TUESDAY, Feb. 19, 2019 (HealthDay News) -- The use of plasma infusion therapies (often called "vampire" treatments, in which people undergo infusions of a young donor's blood) is on the rise across the United States, often costing thousands of dollars per treatment, according to the U.S. Food and Drug Administration.
But these expensive "fountain of youth" therapies are unproven and potentially unsafe, the FDA warned on Tuesday. The service is being offered by businesses in many states to allegedly treat conditions ranging from normal aging and memory loss to serious disorders such as dementia, Parkinson disease, multiple sclerosis, Alzheimer disease, cardiovascular disease, and posttraumatic stress disorder.

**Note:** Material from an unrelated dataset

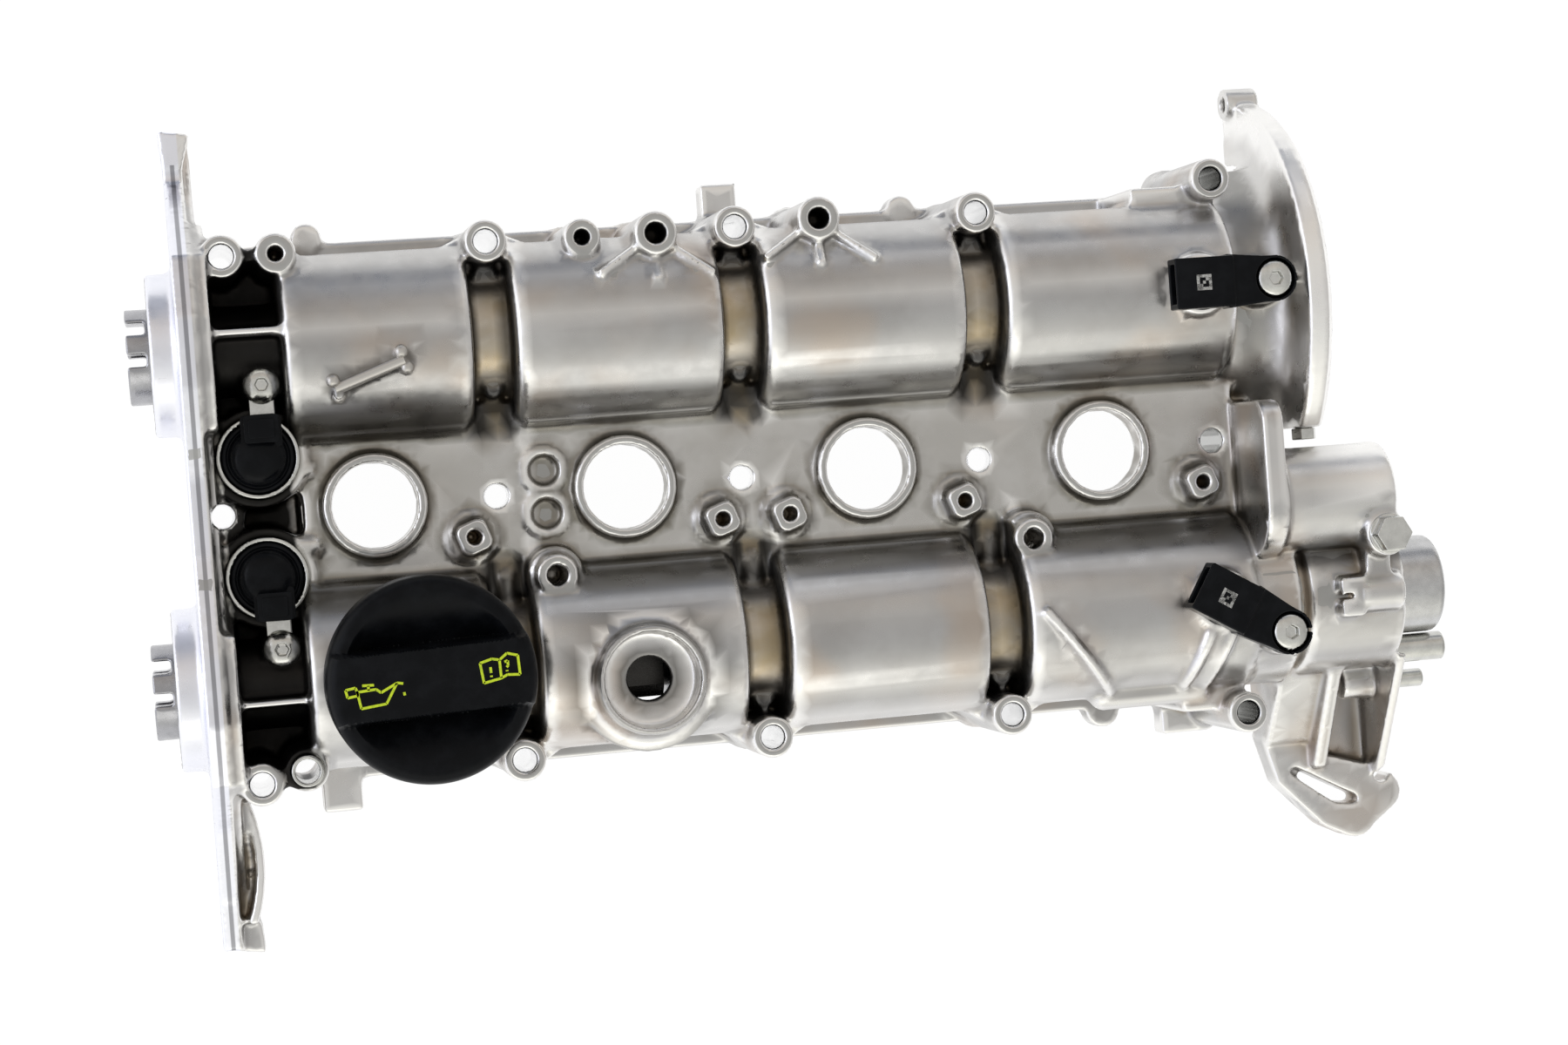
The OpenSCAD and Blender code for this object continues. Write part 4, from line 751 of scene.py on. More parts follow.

"Simply put, we're concerned that some patients are being preyed upon by unscrupulous actors touting treatments of plasma from young donors as cures and remedies," FDA Commissioner Scott Gottlieb, M.D., said in an agency news release. "Such treatments have no proven clinical benefits for the uses for which these clinics are advertising them and are potentially harmful."
The FDA reminds both consumers and health care providers that treatments using plasma from young donors have not been proven to be either therapeutically beneficial or safe. Patients and health care professionals are urged to report any adverse events related to treatment with plasma from young donors to the FDA MedWatch Adverse Event Reporting program.